No. I must make progress. I have a very short time to conclude.
Another of Mr MacArthur’s constituents, Owen Walker, has just won the Baird of Bute Society’s Loganair scholarship for flying—members knew that I would want to mention my constituency. That young man, who is still at school, is going out on a voyage of adventure to become a pilot. A private company has given him that first opportunity. Richard Baker made the point that we should remember the key influence of private companies.
We should also remember the constraints under which we work. Gavin Brown’s speech was heavy on what will happen next with the commission in respect of what could be done to encourage businesses to do more. I agree with him entirely. I absolutely agree that that should be simple and straightforward. Last night, I spoke to members of the Dumfries and Galloway Chamber of Commerce, who made exactly the same point. However, employment law and personal employment activity are reserved, of course, so if we want to establish a new, simple and clearer system, we need to have powers over those things in the Scottish Parliament. In other words, we need to have independence.
Will the cabinet secretary give way?
I am sorry, but the cabinet secretary is in his final minute.
I look forward to the member’s conversion on the matter.

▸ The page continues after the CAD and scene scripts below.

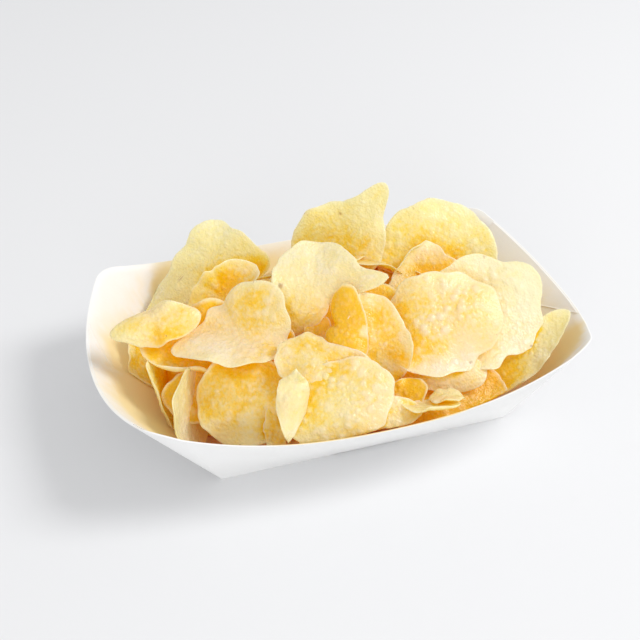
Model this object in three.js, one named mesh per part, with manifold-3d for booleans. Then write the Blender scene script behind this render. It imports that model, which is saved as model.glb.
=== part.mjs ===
// Paperboard food tray heaped with potato crisps, millimetres, +Z up.
// Origin: middle of the tray's flat underside. +X runs along the tray, -Y is its front side.
import * as THREE from 'three';
import { mergeVertices } from 'three/addons/utils/BufferGeometryUtils.js';
import Module from 'manifold-3d';

const wasm = await Module();
wasm.setup();

// ---------------------------------------------------------------- driving dimensions
const board = 0.6;                    // thickness of the paperboard
const baseHalfLength = 66;            // flat base of the tray
const baseHalfWidth = 46;
const rim = {
  cornerX: 96, cornerY: 62, cornerZ: 46.5,   // where the rim's four peaks would meet unrounded
  endX: 111, endZ: 36,                       // middle of each short end
  sideY: 76, sideZ: 35,                      // middle of each long side
  roundFrom: 0.88,                           // share of a wall's half that runs before the corner turns
  bow: 2.1, sag: 2.8,                        // how suddenly the rim bows out and dips towards a wall's middle
  cornerLift: 1,
};
const ear = {                         // glued flap inside each short end
  thickness: 0.5,
  reach: 8,                           // how far past the middle its cut edge runs
  start: 0.8,                         // share of the end's half width where it begins, by the corner
  lowest: 0.4, highest: 0.985,        // shares of the wall's height
  flareFrom: 0.8, flare: 112,         // its cut edge leans further over above this share
};
const footStep = 0.45;                // how far the inner face steps in at the foot, in board thicknesses
const rimStep = 1.3;                  // and at the rim, where the wall leans
const crispThickness = 1.6;
const clearance = 0.4;                // air kept between crisps and board
const sectorLength = 11.5;             // length of rim that one facet of a crisp covers
const seed = 11;
const weldWithin = 1e-4;              // points closer than this are one

// ---------------------------------------------------------------- small helpers
const rad = THREE.MathUtils.degToRad;
const vec = (x, y, z) => new THREE.Vector3(x, y, z);

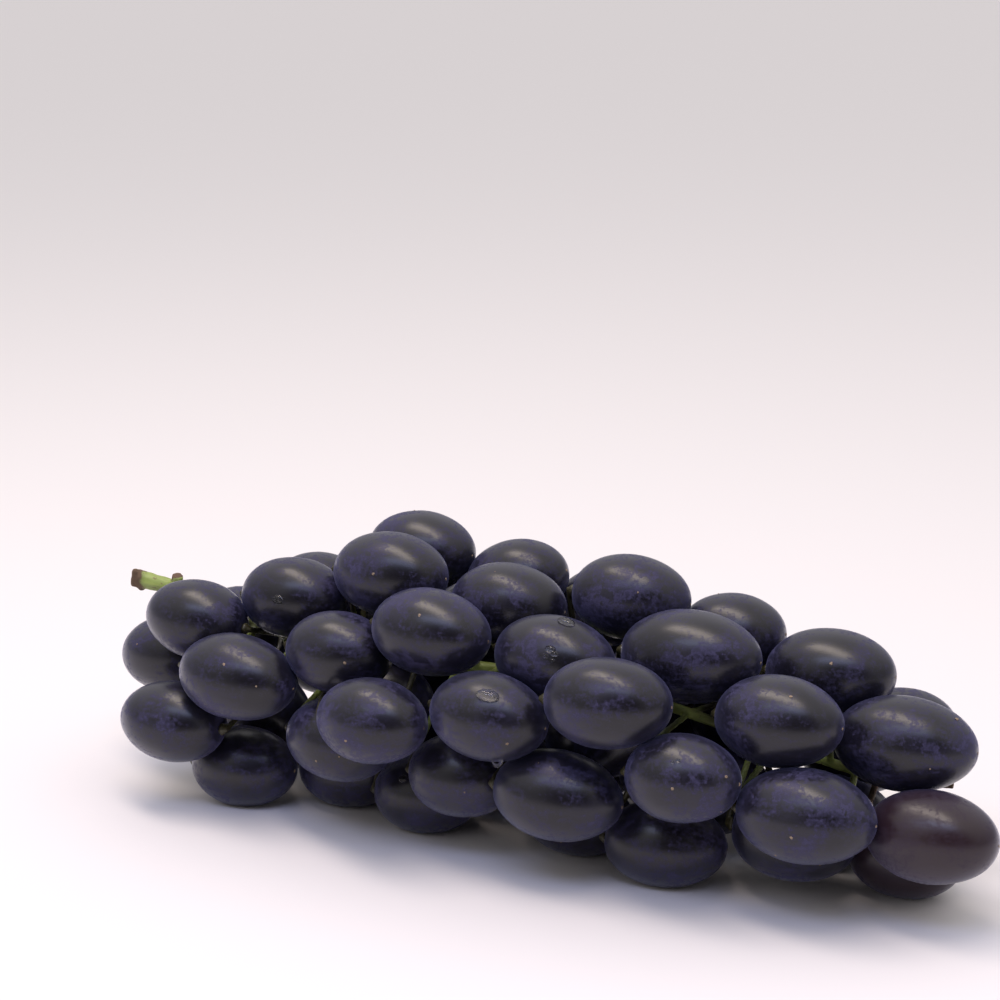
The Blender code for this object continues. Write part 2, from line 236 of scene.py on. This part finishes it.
def make_berry(berry, seed):
    """One berry's skin, with its gap and grain stored on it."""
    shape = berry_shape(berry, seed)
    swell_until_touching(shape, berry)
    mesh = mesh_of(shape, berry.name + "_skin")
    mesh.shade_smooth()
    points = np.array([v.co[:] for v in mesh.vertices])
    gap = mesh.attributes.new("gap", "FLOAT", "POINT")
    gap.data.foreach_set("value", nearest_gap(berry, points).astype(np.float32))
    to_berry = np.array(berry.place.inverted())
    own = (points @ to_berry[:3, :3].T + to_berry[:3, 3]) / MM + GRAIN_STEP * seed
    grain = mesh.attributes.new("grain", "FLOAT_VECTOR", "POINT")
    grain.data.foreach_set("vector", own.astype(np.float32).ravel())
    made = in_scene(berry.name + "_skin", mesh)
    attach(made, "root")
    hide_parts(berry.name)
    return made


skins = {b.name: make_berry(b, seed) for seed, b in enumerate(berries, 1)}
print(len(skins), "berries of", len(next(iter(skins.values())).data.polygons), "faces each")

# %% [markdown]
# ## A short way to write shader nodes
# A material here is a few dozen nodes. One helper adds a node, sets its values, and joins any
# value that is itself another node's output, so each line below reads as one step of the recipe.

# %% Node helpers


def add(tree, kind, inputs=(), **settings):
    """Adds a node. inputs maps an input's name or number to a value or another node's output."""
    made = tree.nodes.new("ShaderNode" + kind)
    for name, value in settings.items():
        setattr(made, name, value)
    for name, value in dict(inputs).items():
        if isinstance(value, bpy.types.NodeSocket):
            tree.links.new(value, made.inputs[name])
        else:
            made.inputs[name].default_value = value
    return made


def calculate(tree, operation, first, second=0.0, third=0.0, clamp=False):
    """One step of arithmetic."""
    values = {0: first, 1: second, 2: third}
    return add(tree, "Math", values, operation=operation, use_clamp=clamp).outputs[0]


def speckle(tree, place, scale, detail=3.0, roughness=0.55):
    """Cloudy noise from 0 to 1 with its blotches about 1/scale apart."""
    values = {"Vector": place, "Scale": scale, "Detail": detail, "Roughness": roughness}
    return add(tree, "TexNoise", values).outputs["Fac"]


def stretched(tree, place, scale):
    """Places squeezed along some axes, which draws a pattern out along the others."""
    return add(tree, "Mapping", {"Vector": place, "Scale": scale}).outputs["Vector"]


def remap(tree, value, low, high, to_low=0.0, to_high=1.0):
    """Turns low..high into to_low..to_high with soft ends, and holds it there outside."""
    values = {"Value": value, "From Min": low, "From Max": high}
    values |= {"To Min": to_low, "To Max": to_high}
    return add(tree, "MapRange", values, interpolation_type="SMOOTHSTEP").outputs["Result"]


def mix_colour(tree, share, first, second):
    """The first colour where share is 0, the second where it is 1."""
    made = add(tree, "Mix", {"Factor": share}, data_type="RGBA")
    for socket, value in ((made.inputs[6], first), (made.inputs[7], second)):
        if isinstance(value, bpy.types.NodeSocket):
            tree.links.new(value, socket)
        else:
            socket.default_value = (*value, 1.0)
    return made.outputs[2]


def new_group(name, inputs, outputs):
    """An empty node group with its sockets: {name: (kind, default)} in and {name: kind} out."""
    group = bpy.data.node_groups.new(name, "ShaderNodeTree")
    new_socket = group.interface.new_socket
    for label, (kind, value) in inputs.items():
        socket = new_socket(label, in_out="INPUT", socket_type="NodeSocket" + kind)
        if value is not None:
            socket.default_value = value
    for label, kind in outputs.items():
        new_socket(label, in_out="OUTPUT", socket_type="NodeSocket" + kind)
    given = group.nodes.new("NodeGroupInput").outputs
    out = group.nodes.new("NodeGroupOutput").inputs
    return group, given, out


def new_material(name):
    """A new material, its node tree and its shader."""
    made = bpy.data.materials.new(name)
    made.use_nodes = True
    return made, made.node_tree, made.node_tree.nodes["Principled BSDF"]


print("helpers for nodes, groups and materials are ready")

# %% [markdown]
# ## Bloom
# The grey-blue haze on a dark grape is a wax that the berry grows itself. It lies in clouds, runs
# in faint streaks from stem to tip, is speckled close up, and is gone where berries rub on each
# other or where a finger has wiped it. The group works out one number, how thick the wax is, from
# 0 to 1, and hands on the fine speckle as grit. It is a group because every kind of skin wears
# the same bloom.

# %% The bloom group
BARE = -4.6
CLOUDS, STREAKS, FINE = 4.4, 1.6, 3.8
RUBBED_EDGE = -2.4


def bloom_group():
    """Wax bloom: Cover is how much of it there is, Wiped how much has been rubbed off."""
    sockets = {
        "Grain": ("Vector", None),
        "Gap": ("Float", 5.0),
        "Cover": ("Float", 0.7),
        "Wiped": ("Float", 0.6),
    }
    group, given, out = new_group("wax bloom", sockets, {"Bloom": "Float", "Grit": "Float"})
    grain = given["Grain"]
    clouds = speckle(group, grain, 0.1, detail=4.0)
    streaks = speckle(group, stretched(group, grain, (1.0, 1.0, 0.22)), 0.75, detail=4.0)
    fine = speckle(group, grain, 1.0, detail=5.0, roughness=0.8)
    wax = calculate(group, "MULTIPLY_ADD", clouds, CLOUDS, BARE)
    wax = calculate(group, "MULTIPLY_ADD", streaks, STREAKS, wax)
    wax = calculate(group, "MULTIPLY_ADD", fine, FINE, wax)
    wax = calculate(group, "MULTIPLY", wax, given["Cover"])
    blotches = speckle(group, grain, 0.2, detail=6.0, roughness=0.62)
    wiped = remap(group, blotches, 0.53, 0.57)
    scratches = speckle(group, stretched(group, grain, (1.0, 0.25, 1.0)), 0.9, detail=5.0)
    wiped = calculate(group, "MAXIMUM", wiped, remap(group, scratches, 0.62, 0.66))
    wiped = calculate(group, "MULTIPLY", wiped, given["Wiped"])
    left = calculate(group, "SUBTRACT", 1.0, wiped)
    ragged = calculate(group, "MULTIPLY_ADD", blotches, RUBBED_EDGE, given["Gap"])
    untouched = remap(group, ragged, -0.9, 1.3)
    wax = calculate(group, "MULTIPLY", wax, calculate(group, "MULTIPLY", left, untouched))
    group.links.new(calculate(group, "MAXIMUM", wax, 0.0, clamp=True), out["Bloom"])
    group.links.new(fine, out["Grit"])
    return group


bloom = bloom_group()
given_out = [s.name for s in bloom.interface.items_tree if s.in_out == "OUTPUT"]
print("group", bloom.name, "gives", given_out)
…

I am sure that he will want to raise the issue with me afterwards.
The debate has been positive, as we are all positive about the future of young people in Scotland. Ian Wood and his team have done an exceptional job, but they have done it based on what exists. They have recognised the importance of the curriculum for excellence and college reform, and they have recognised the work that my colleague, Angela Constance, has done with others on modern apprenticeships. They have recognised all those things and said, “Now let’s do better.” That is a challenge to all of us. We should accept that challenge and do better. The report gives us a chance to get on with things. Let us do so together.